I have an mpi program that calls another mpi program (written by someone else) using a fortran system call
system('mpirun -np 2 ./mpi_prog.x')
When I run it (e.g. mpirun -np 4 ./driver.x) it crashes inside mpi_prog.x (at a barrier). When I build it using mpich it works fine though. Any hints on what might be wrong (I realize nested mpirun's are completely beyond the mpi standard and highly dependent on implementation)
NOTE: when I do something like:
mpirun -hosts hostA,hostB -perhost 1 -np 2 mpirun -np 4 hostname
it works perfectly fine and returns the correct output.
good that you realize that this violates the MPI standard in so many ways.

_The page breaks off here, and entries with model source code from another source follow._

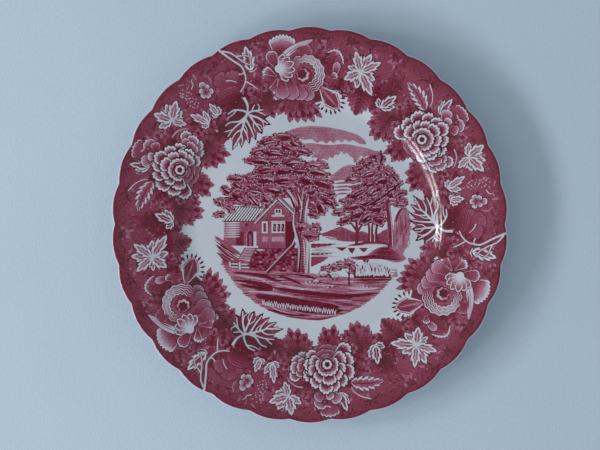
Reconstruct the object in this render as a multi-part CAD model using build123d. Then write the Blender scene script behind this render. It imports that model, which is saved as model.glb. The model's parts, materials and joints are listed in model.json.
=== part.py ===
"""Round transfer-printed dinner plate, drawn as it is made: a fired earthenware body, thin ink
prints lying in its surface, and one clear glaze coat in a face half and a back half.

Units are millimetres. The origin is the centre of the foot ring's resting plane and +Z is up.
"""
import os
from math import asin, cos, degrees, hypot, radians, sin, sqrt

from build123d import *

# Driving dimensions
DIAMETER = 254.0          # across two opposite lobes of the scalloped edge
LOBES = 30                # scallops round the edge
LOBE_RADIUS = 36.0        # plan radius of one scallop
VALLEY_RADIUS = 6.0       # plan radius of the hollow between two scallops
WALL = 4.8                # body and glaze together, under the well and the cove
EDGE_WALL = 3.7           # the same, at the rim's edge
EDGE_ROUND = 1.6          # rounding of the rim's edge, top and bottom
GLAZE = 0.3               # thickness of the glaze coat
PRINT = 0.15              # depth of the ink in the body's surface

# The face, from the centre out: flat well, hollow cove, rounded shoulder, rising rim
WELL_RADIUS = 72.0
COVE_RADIUS = 20.0
COVE_SLOPE = 36.0         # steepest slope, in degrees, where cove meets shoulder
SHOULDER_RADIUS = 16.0
RIM_SLOPE = 12.0          # slope where the rim begins
RIM_RADIUS = 300.0        # the rim's own gentle upward curve
TRIM_RADIUS = 132.0       # the profile runs past the edge and is trimmed to the scallops

# Foot ring
FOOT_HEIGHT = 3.0         # the underside of the well stands this far off the table
FOOT_INSIDE = 75.4        # radii of the dry face that touches the table
FOOT_OUTSIDE = 78.6
FOOT_DRAFT = 0.9          # how far each wall leans out over the foot's height
FOOT_CORNER = 0.6
FOOT_ROOT = 1.8
BARE_FOOT = 0.7           # the glaze is wiped off up to this height

# Prints
SECTIONS = 3              # the border is laid in three equal sheets
BORDER_START = 108.0      # angle where the first sheet begins, over a hollow of the edge
PRINT_MARGIN = 1.0        # bare strip between the border print and the edge
PRINT_GAP = 0.25          # hairline between neighbouring sheets
CENTRE_PRINT_RADIUS = 63.5
BAND_INSIDE = 84.0        # inner edge of the border print between its leaves
LEAF_TIPS = (             # angle from the sheet's start, radius of the tip, half width in degrees
    (14.0, 66.0, 11.0),
    (36.0, 67.0, 9.0),
    (54.0, 66.0, 11.0),
    (70.0, 73.0, 8.0),
    (84.0, 75.0, 8.0),
    (102.0, 66.0, 12.0),
)

# Back mark: a plain ring and a leaf sprig, with no lettering
MARK_RING_RADIUS = 11.0
MARK_RING_WIDTH = 0.8
MARK_LEAVES = 6
MARK_LEAF_LENGTH = 7.5
MARK_LEAF_WIDTH = 2.6

# Three small bare spots under the rim, where the kiln's stilts held the plate
STILT_MARKS = 3
STILT_MARK_RADIUS = 108.0
STILT_MARK_SIZE = 0.9

WELL_TOP = FOOT_HEIGHT + WALL
TALL = 60.0               # taller than the plate, for trimming solids
TOUCH = 1e-4              # points closer than this are the same point


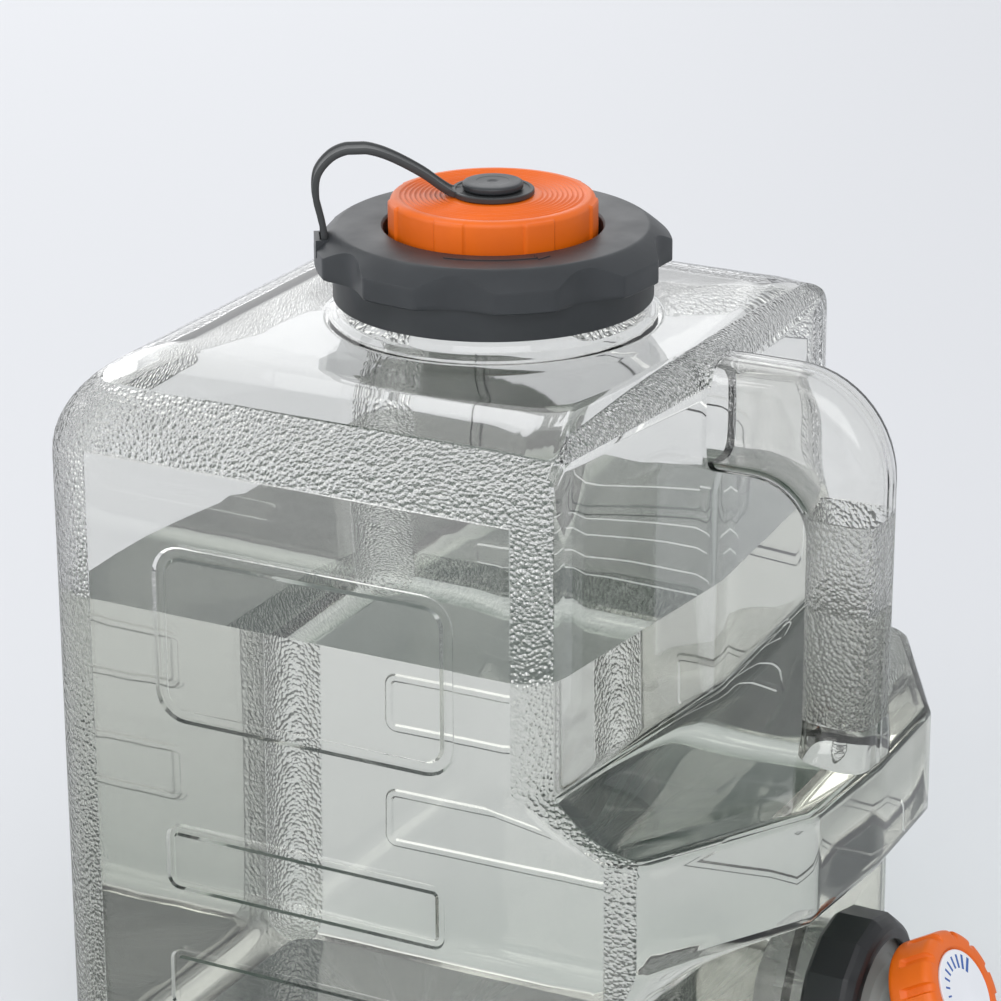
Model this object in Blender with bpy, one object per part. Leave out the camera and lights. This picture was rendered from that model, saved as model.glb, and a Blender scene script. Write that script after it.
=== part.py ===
"""Large clear water jug with a hollow handle, a screw lid with a tethered pouring cap, and a turn tap.

Metres, +Z up. The origin is on the resting face, under the neck's axis. The handle and the tap face -Y.
"""

import math

import bpy
import numpy as np
from mathutils import Matrix, Vector

MM = 0.001
GAP = 0.0003                    # clearance between pieces that rest on each other

# Shell. Each front outline is how far it stands in front of the neck's axis at three places:
# in the middle, at the belly's vertex and at the side corner.
HALF_WIDTH = 120 * MM
BACK = 120 * MM
VERTEX_X = 53.4 * MM            # where the belly's front and slanting walls meet
UPPER_WALL = np.array([93.5, 89.1, 83.5]) * MM
LOWER_WALL = np.array([121.5, 118.6, 115.0]) * MM
BELLY_WALL = np.array([157.5, 154.6, 117.0]) * MM
CORNER_R = 13 * MM
WALL = 2.6 * MM
HEIGHT = 290 * MM               # resting face to the flat top
TOP_FILLET = 36 * MM            # sides and back
FRONT_FILLET = 12 * MM
FOOT_FILLET = 12 * MM
SHELF_BACK = 160 * MM           # where the shelf leaves the upper front wall
SHELF_EDGE = 144.5 * MM         # where it turns down into the belly
BELLY_FOOT = 101.5 * MM
UNDERCUT = 86 * MM              # where the belly's underside meets the lower front wall

# Neck and lid, on the Z axis
NECK_R = 53.4 * MM
NECK_BORE = 51 * MM
NECK_TOP = 318 * MM
NECK_FLARE = 69 * MM
LID_TOP = 324.4 * MM
LID_PITCH = 6 * MM
LID_R = 65 * MM
LID_FACE_R = 56.5 * MM
SKIRT_R = 58.4 * MM
SKIRT_FOOT = 298.1 * MM
WELL_R = 39.8 * MM
LOBES = 8
SPOUT_R = 31.4 * MM
SPOUT_BORE = 28.6 * MM

# Pouring cap
CAP_R = 37.2 * MM
CAP_TOP = LID_TOP + 11 * MM
CAP_PITCH = 4 * MM
PADS = 7
BUTTON_R = 11 * MM
EYELET_R = 15 * MM
STRAP_WIDTH = 9.6 * MM
STRAP_THICK = 2.4 * MM
STRAP_SEAT_R = 61.4 * MM        # the slot in the lid's lug that holds the strap's end
LUG_WIDTH = 13 * MM
LUG_R = 64.4 * MM
STRAP_AZIMUTH = math.radians(123.6)

# Tap, along -Y
TAP_Z = 47.4 * MM
TAP_PITCH = 3 * MM
TAP_NECK_R = 26.6 * MM
TAP_NECK_BORE = 21.6 * MM
TAP_NECK_END = 152 * MM
NUT_R = 33 * MM
NUT_BACK = 140.5 * MM
NUT_FRONT = 161 * MM
FLANGE_BACK = 154.6 * MM

# Valve, on an axis that leans 30 degrees up from -Y
KNOB_BACK = Vector((0, -177.4, 51.1)) * MM
VALVE_TILT = math.radians(60)
KNOB_R = 24 * MM
KNOB_DEPTH = 18 * MM
KNOB_PITCH = 5 * MM
KNOB_NOTCHES = 12
VALVE_FLOOR = -17 * MM          # the seat, on the valve's axis from the knob's back face
BONNET_BORE = 5.7 * MM
STEM_R = 4.2 * MM
SPOUT_REACH = 170.8 * MM
SPOUT_FOOT = 9 * MM


def clear_scene():
    for item in list(bpy.data.objects):
        bpy.data.objects.remove(item, do_unlink=True)


def material(name, colour, roughness, metallic=0.0, transmission=0.0):
    made = bpy.data.materials.new(name)
    made.use_nodes = True
    shader = made.node_tree.nodes["Principled BSDF"]
    shader.inputs["Base Color"].default_value = (*colour, 1)
    shader.inputs["Roughness"].default_value = roughness
    shader.inputs["Metallic"].default_value = metallic
    shader.inputs["Transmission Weight"].default_value = transmission
    return made


def solid(name, vertices, faces, finish=None):
    """A mesh object with smooth shading that keeps edges over 35 degrees sharp."""
    mesh = bpy.data.meshes.new(name)
    mesh.from_pydata([tuple(v) for v in vertices], [], faces)
    mesh.validate()
    mesh.shade_smooth()
    mesh.set_sharp_from_angle(angle=math.radians(35))
    if finish:
        mesh.materials.append(finish)
    item = bpy.data.objects.new(name, mesh)
    bpy.context.scene.collection.objects.link(item)
    return item


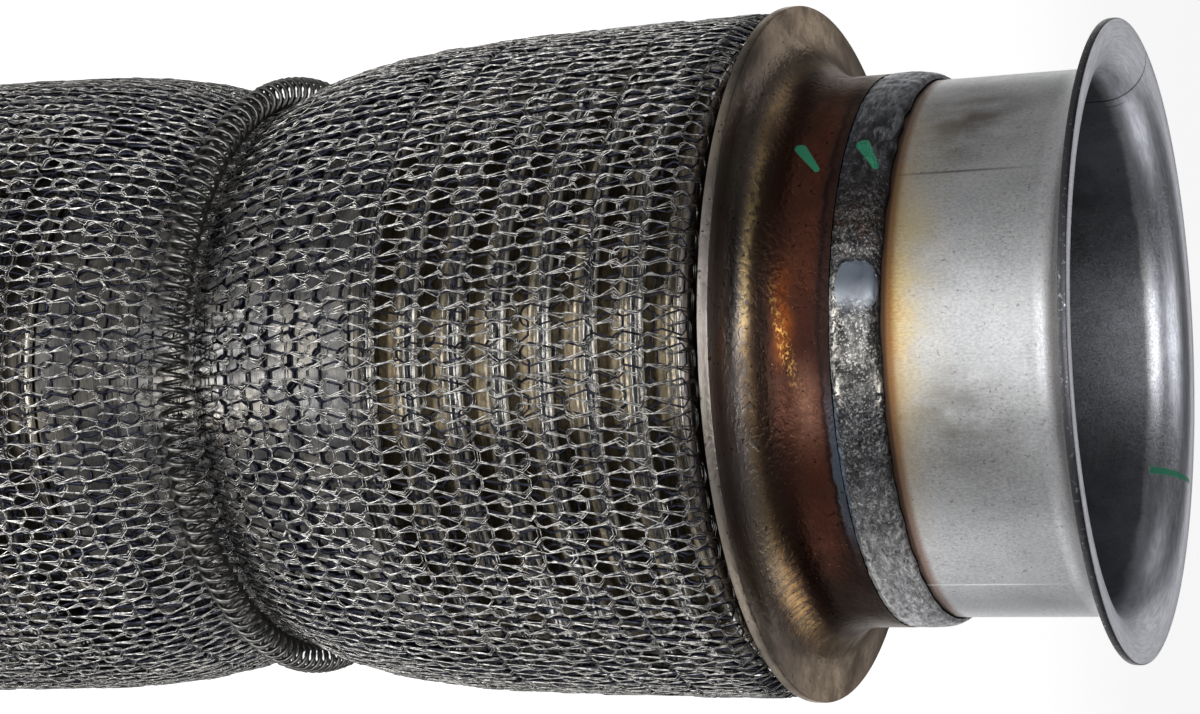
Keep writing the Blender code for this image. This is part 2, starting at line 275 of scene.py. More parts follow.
def satin_tube():
    """Satin stainless tube, rolled from pickled strip: a milky grey, frosted and clouded.

    It has smoky patches, one on the upper side deepened with painted shade, an amber edge and straw tint by
    the weld, a brushed flare and a dark cut edge. The mill grain, finer than a tenth of a millimetre, is
    drawn at
    0.4 mm so that it shows.
    """
    material, tree, shader = metal("satin_stainless_tube")
    spot, past_face, radius, degrees, unrolled = place_on_pipe(tree)
    colour = tinted("b8b9bb", "949599", cloud(spot, 11, (1, 1, 1.5), 5), share=0.6)
    colour = tinted(colour, "cdced2", cloud(spot, 6, (1, 1, 1.3), 6, 0.5, 0.66), share=0.3)
    colour = tinted(colour, "bcbec6", hump(degrees, -170, 75), share=0.6)
    grain = cloud(unrolled, 0.4, (2, 1, 1), 4, 0.42, 0.6)
    colour = tinted(colour, "f0eee8", grain, share=0.22)
    dark_grain = cloud(unrolled, 0.45, (1, 1, 1), 3, 0.55, 0.7)
    colour = tinted(colour, "4c4946", dark_grain, share=0.24)
    pits = cloud(unrolled, 0.8, (1, 1, 1), 2, 0.66, 0.72)
    colour = tinted(colour, "5f5c58", pits, share=0.5)
    scratches = cloud(unrolled, 0.8, (0.35, 5, 1), 2, 0.67, 0.7)
    colour = tinted(colour, "ecebe6", scratches, share=0.12)
    smoke_along = hump(past_face, 38, 17)
    drift = cloud(unrolled, 10, (1, 0.6, 1), 4, 0.25, 0.6)
    # Smoke tint on the upper side, deepened there as painted shade.
    colour = tinted(colour, "5b5249", hump(degrees, 36, 23), smoke_along, drift, share=0.85)
    colour = tinted(colour, "68665f", hump(degrees, 104, 19), smoke_along, drift, share=0.7)
    beside_weld = rising(past_face, 33.5, 26.5)
    streaks = cloud(unrolled, 5, (1.5, 1, 1), 2, 0.05, 0.5)
    colour = tinted(colour, "ac9159", beside_weld, hump(degrees, 80, 70), streaks, share=0.9)
    straw = overlap(hump(past_face, 31, 8.5), cloud(unrolled, 6, low=0.2))
    colour = tinted(colour, "c4b382", hump(degrees, 74, 52), straw, share=0.6)
    stain = cloud(unrolled, 5, (1, 1, 1), 2, 0.4, 0.6)
    colour = tinted(colour, "b98f50", beside_weld, hump(degrees, 88, 16), stain, share=0.55)
    colour = tinted(colour, "ecd59c", beside_weld, hump(degrees, 80, 26), grain, share=0.55)
    edge = rising(past_face, 30.2, 27.0)
    colour = tinted(colour, "8f6637", edge, hump(degrees, 84, 40), share=0.65)
    colour = tinted(colour, "70482a", rising(past_face, 28.7, 27.2), share=0.75)
    colour = tinted(colour, "3f322b", rising(past_face, 27.2, 26.4), share=0.9)
    along_lines = hump(past_face, 38, 18)
    colour = tinted(colour, "4d4843", hump(degrees, 52.5, 0.5), along_lines, share=0.75)
    colour = tinted(colour, "f2f2f4", hump(degrees, 146.4, 0.5), along_lines, share=0.9)
    before_lip = add(tree, "Math", {0: radius, 1: (PIPE_RADIUS + FLARE_BEND) / MM}, operation="SUBTRACT")
    before_lip = add(tree, "Math", {0: before_lip, 1: 0.0}, operation="MINIMUM")
    bend_start = (PIPE_END - FLARE_BEND - TUBE_WALL - COLLAR_FACE) / MM
    past_bend = add(tree, "Math", {0: past_face, 1: bend_start}, operation="SUBTRACT")
    past_bend = add(tree, "Math", {0: past_bend, 1: 0.0}, operation="MAXIMUM")
    from_bend = add(tree, "CombineXYZ", {"X": before_lip, "Y": past_bend})
    from_bend = add(tree, "VectorMath", {0: from_bend}, operation="LENGTH").outputs["Value"]
    inside = rising(from_bend, FLARE_BEND / MM + 0.6, FLARE_BEND / MM + 1.0)
    outside = rising(from_bend, FLARE_BEND / MM + 1.0, FLARE_BEND / MM + 0.6)
    rolled = rising(past_face, 50.5, 55.0)
    # Painted shade: the rolled back of the flare is a little darker grey, for the dark it reflects.
    colour = tinted(colour, "77777b", outside, rolled, share=0.3)
    waver = cloud(spot, 9, (1, 1, 1), 3, 0.2, 0.8)
    throat = add(tree, "Math", {0: waver, 1: 2.6, 2: past_face}, operation="MULTIPLY_ADD")
    bore = rising(throat, 54.2, 53.0)
    colour = tinted(colour, "62656f", inside, bore, share=0.55)
    blotches = cloud(spot, 5, (1, 1, 1), 5, 0.42, 0.66)
    colour = tinted(colour, "a9abb3", inside, bore, blotches, share=0.55)
    face = rising(past_face, 52.8, 55.0)
    colour = tinted(colour, "d6d8e2", inside, face, share=0.75)
    brushing = cloud(unrolled, 0.35, (20, 14, 1), 3, 0.4, 0.6)
    colour = tinted(colour, "808189", inside, face, brushing, share=0.35)
    cut_edge = rising(radius, LIP_RADIUS / MM - 0.3, LIP_RADIUS / MM - 0.1)
    pitting = cloud(spot, 0.7, (1, 1, 1), 4, 0.2, 0.4)
    colour = tinted(colour, "2f2f32", cut_edge, pitting, share=0.9)
    seam = hump(degrees, -20.5, 0.55)
    colour = tinted(colour, "1d1d20", seam, rising(past_face, 30.0, 45.0), inside, share=0.9)
    short_line = hump(degrees, -23.6, 0.4)
    colour = tinted(colour, "2c2c30", short_line, hump(past_face, 54, 3), inside, share=0.8)
    round_flare = add(tree, "Math", {0: degrees, 1: 0.98}, operation="MULTIPLY")
    paint = dab(radius, round_flare, (49.4, -119.3), (56.2, -118.4), 1.9)
    paint = overlap(paint, inside, rising(past_face, 53.2, 53.6))
    frost = cloud(spot, 0.35, (1, 1, 1), 3)
    rough = add(tree, "MapRange", {"Value": frost, "To Min": 0.3, "To Max": 0.46})
    dent = add(tree, "Bump", {"Strength": 0.07, "Distance": 0.06 * MM, "Height": frost})
    painted(shader, colour, rough, dent, paint)
    return material


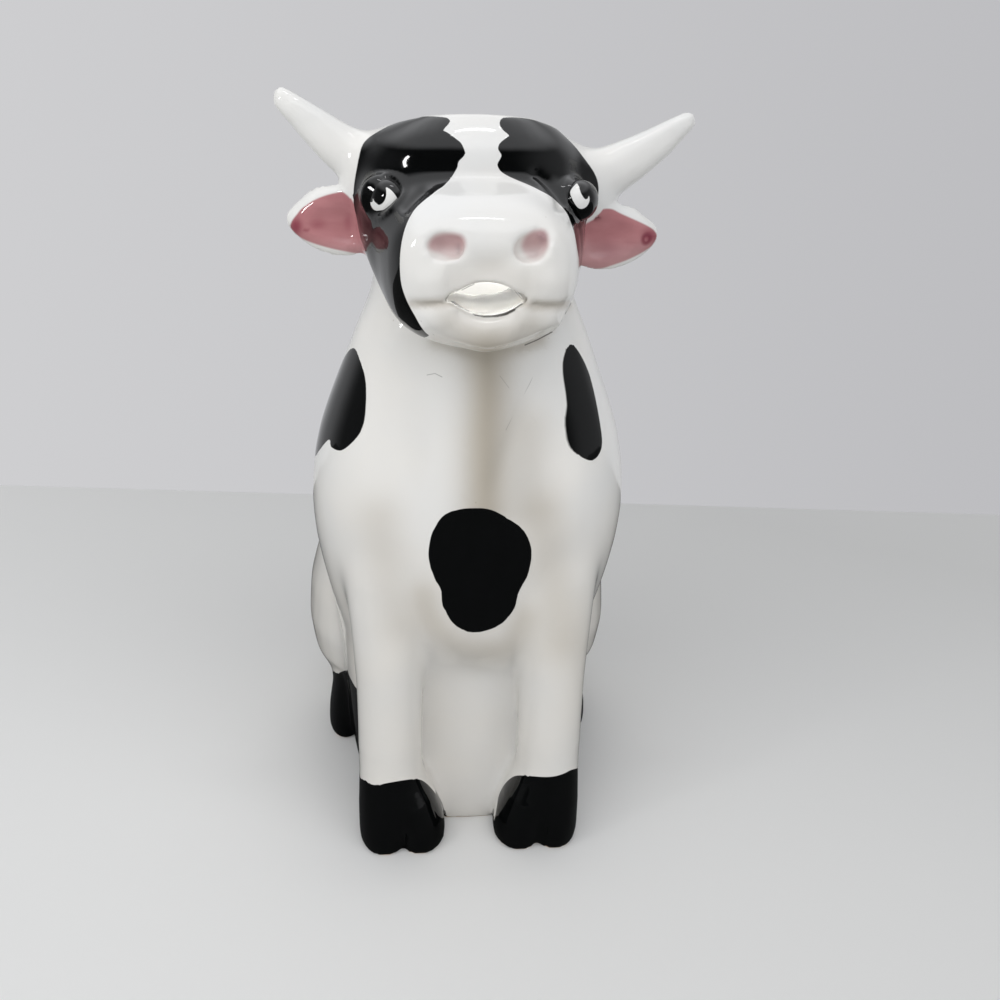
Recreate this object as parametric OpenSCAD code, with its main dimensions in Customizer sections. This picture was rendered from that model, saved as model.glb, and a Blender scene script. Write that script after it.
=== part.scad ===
// Seated cow creamer: a hollow glazed jug, filled through the open crown of the
// head and poured through the mouth. Millimetres, table at z = 0, face towards -y,
// origin in the middle of the foot under the trunk. The model is drawn from the
// tips of the front hooves backwards, and place() moves it on to its origin.

/* [Trunk] */
// Height of the filling rim above the table
rim_h = 160; // [145:1:175]
// Width of the trunk at the shoulders
body_w = 71; // [64:1:78]
// Depth of the trunk from the chest to the rump
body_d = 96; // [88:1:104]
// How far the chest lies behind the tips of the front hooves
chest_set = 3; // [2:0.5:6]
// Thickness of the cast wall
wall = 4; // [3:0.1:4.6]
// Thickness of the floor
floor_t = 5; // [4:0.1:7]
// Height of the dewlap ridge down the chest
dewlap_h = 1.8; // [0:0.1:2.5]
// Depth of the hollows beside the dewlap
hollow_h = 2.3; // [0:0.1:2.6]

/* [Head] */
// Width of the head across the temples
head_w = 48; // [44:0.5:52]
// Height of the head from the chin to the filling rim
head_h = 39.5; // [36:0.5:43]
// How far the muzzle stands in front of the tips of the front hooves
muzzle_set = 9; // [6:0.5:12]
// How far the neck joint lies below the chin
neck_drop = 4.5; // [3:0.5:7]
// How far the filling rim falls from the forehead to the nape
rim_fall = 4; // [0:0.5:6]

/* [Face] */
// Width of the pouring hole in the mouth
mouth_w = 13; // [10:0.5:15]
// Height of the pouring hole in the mouth
mouth_h = 6; // [5:0.25:7]
// Width of the closed line of the lips, from corner to corner
lips_w = 28; // [24:0.5:30]
// Thickness of the lower lip
lip_t = 5; // [4:0.25:6]
// Distance between the middles of the nostrils
nostril_gap = 15.6; // [14:0.2:18]
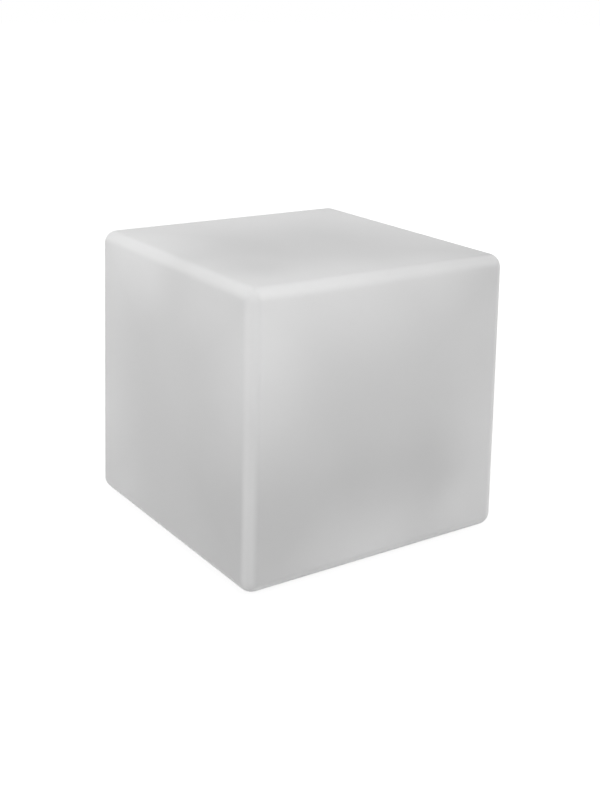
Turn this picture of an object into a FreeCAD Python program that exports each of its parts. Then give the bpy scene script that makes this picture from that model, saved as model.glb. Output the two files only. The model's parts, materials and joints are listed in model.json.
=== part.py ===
import FreeCAD, Part
import math
import os

# LED cube light: a hollow moulded cube that stands on four rubber feet, with a round sealed light module
# let into a well in its underside. Millimetres and degrees. The origin is on the ground at the middle of
# the cube, +Z is up, and the front face looks along -Y.

V = FreeCAD.Vector
UP = V(0, 0, 1)

# ---------------------------------------------------------------- driving dimensions

# Cube shell
base_width = 400.0          # across the sides at their foot
body_height = 380.0         # the shell alone, from its underside to its top face
side_draft = 0.9            # lean of each side, so the shell leaves its mould
edge_radius = 18.0          # every outer edge and corner
shell_wall = 4.0
foot_stand = 4.0            # height that the feet hold the shell off the ground

# Well in the underside, where the module sits
opening_radius = 70.0       # hole in the well's ceiling
seat_width = 20.0           # flat ring round that hole
well_depth = 17.0
well_draft = 5.0
well_rounding = 5.0         # rounding of the well's mouth

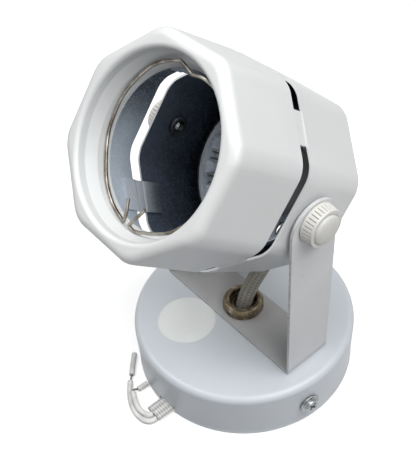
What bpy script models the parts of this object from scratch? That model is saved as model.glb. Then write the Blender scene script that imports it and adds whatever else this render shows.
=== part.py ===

Luckily, there is a solution in MPI-2 and it's called MPI_COMM_SPAWN:
integer ierr,intercomm integer errcodes(2) call MPI_COMM_SPAWN("./mpi_prog.x","",2,MPI_INFO_NULL,0,MPI_COMM_WORLD,intercomm,errcodes,ierr) if (.not.all(errcodes.eq.MPI_SUCCESS)) then print*,'Error!' call MPI_Abort(MPI_COMM_WORLD,1,ierr) endif
Quite some magic happens in the MPI_Init routine, so I expect your NOTE seems to work fine because you're not running an actual MPI-program.